A pesquisa de Pape traz outra surpresa: cerca de 10 milhões de democratas também acham que o uso da violência se justifica se for para ajudar causas liberais, como mudar "leis e instituições que são fundamentalmente injustas". E me veio à mente Lula saudando o ímpeto e a fidelidade de um ex-vereador do PT, que agrediu um empresário que xingava o ex-presidente, provocando-lhe um traumatismo craniano. Por conta do crime, o político puxou cadeia por sete meses.
A sugestão de Pape para conter a tragédia da violência política passa por uma ação conjunta dos lados polarizados. Que começassem por rejeitar apoio político e financeiro de extremistas, que condenassem ao ostracismo qualquer correligionário que defendesse atos violentos.
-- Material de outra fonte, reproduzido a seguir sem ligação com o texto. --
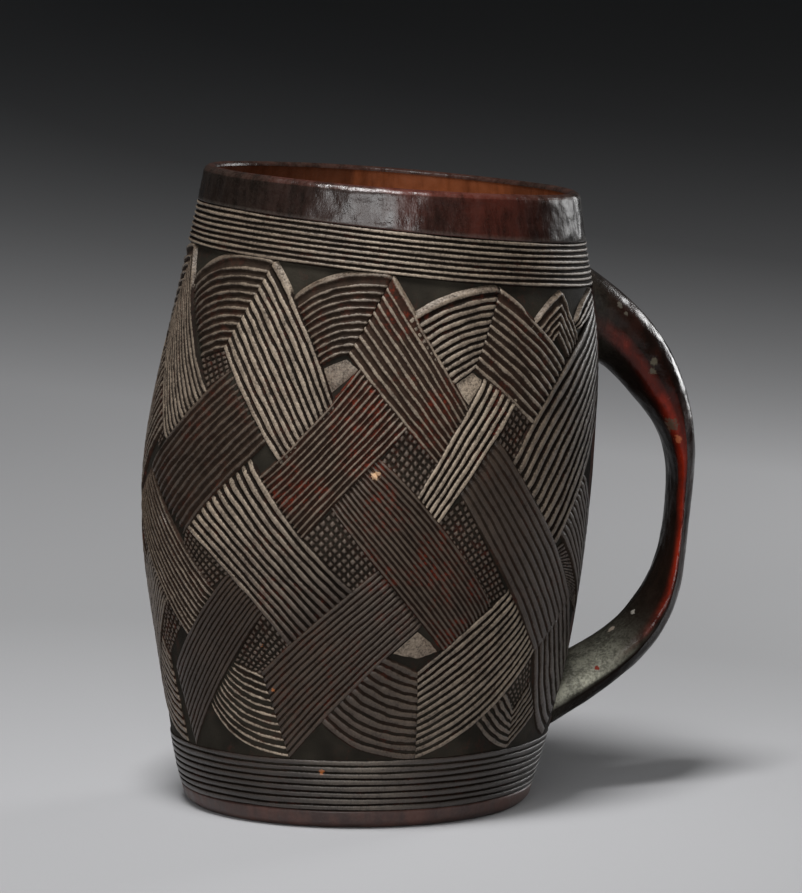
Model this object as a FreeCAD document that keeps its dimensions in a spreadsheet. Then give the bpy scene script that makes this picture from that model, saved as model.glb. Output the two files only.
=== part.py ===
import FreeCAD, Part

import math
import os

# A wooden cup carved from one block: leaning barrel, lined bands, interlaced straps, loop handle.
# The origin is the centre of the foot on the table. +Z is up and +X points to the handle. Angles
# round the body are counted from the front, which is -Y, and grow towards the handle.
# The cup is round. Each turn round it is a polygon of side_count sides with its corners on the
# real circle, so that the model keeps few faces: a larger side_count makes it rounder.

# Driving sizes: name, value, meaning. Lengths in millimetres, angles in degrees.
SIZES = [
    ("body_height", 171.4, "height of the lip above the middle of the foot"),
    ("foot_radius", 47.4, "radius of the foot"),
    ("belly_radius", 62.0, "largest radius of the body"),
    ("lip_radius", 51.4, "radius of the body at the lip"),
    ("mouth_lean", 9.35, "shift of the mouth towards the handle"),
    ("side_count", 52, "sides of the polygon that stands for each turn, a multiple of 4"),
    ("foot_chamfer", 1.4, "bevel under the foot"),
    ("foot_margin", 5.0, "height of the plain margin round the foot"),
    ("floor_thickness", 12.0, "wood under the middle of the cavity"),
    ("floor_dish", 6.0, "rise of the floor towards the wall"),
    ("wall_thickness", 6.2, "wall of the body, measured through a strap"),
    ("lip_wall", 3.6, "wall at the lip"),
    ("lip_round", 1.5, "rounding of the lip edges"),
    ("relief_depth", 1.25, "depth of the ground below the straps"),
    ("knot_depth", 0.6, "depth of the hatched pads below the straps"),
    ("cut_width", 0.7, "width of the cut between two straps"),
    ("line_depth", 0.75, "depth of a carved line in the bands"),
    ("line_count", 8, "ridges in each lined band"),
    ("lower_band_height", 14.5, "height of the lines above the foot margin"),
    ("upper_band_height", 11.9, "height of the upper lines"),
    ("rim_height", 11.35, "height of the plain lip above the upper lines"),
    ("band_tilt", 6.3, "fall of the upper lines towards the handle"),
    ("lip_tilt", 4.3, "fall of the lip towards the handle"),
    ("panel_angle", 15.0, "half of the angle that the plain panel takes up"),
    ("handle_low", 24.5, "height of the lower end of the handle"),
    ("handle_drop", 25.65, "depth of the upper end of the handle below the lip"),
    ("handle_standoff", 29.7, "distance from the belly to the middle of the handle"),
    ("handle_width", 28.0, "width of the handle at its lower root"),
    ("handle_thickness", 14.7, "thickness of the handle at its upper root"),
    ("handle_crown", 2.6, "height of the crown across the handle's outer face"),
]

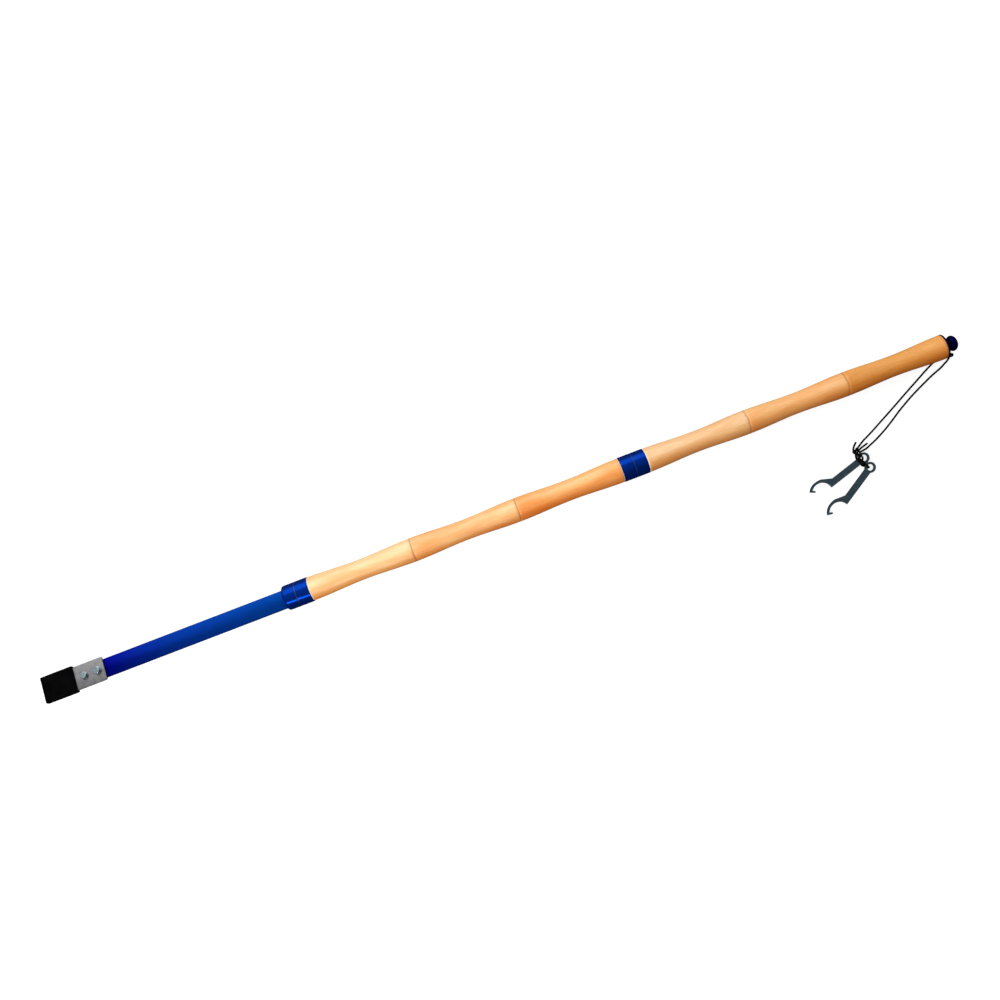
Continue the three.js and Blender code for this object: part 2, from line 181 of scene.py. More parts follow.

Durante o debate presidencial da semana passada, quando a candidata Soraya Thronicke (União Brasil) pediu reforço em sua segurança porque "iria revelar muita coisa", a internet reagiu com memes, GIFs e hashtag #revelasoraya. Ela tinha razão. Em terra de piromaníacos e com o impávido tio do pavê disposto a tudo, basta riscar o fósforo.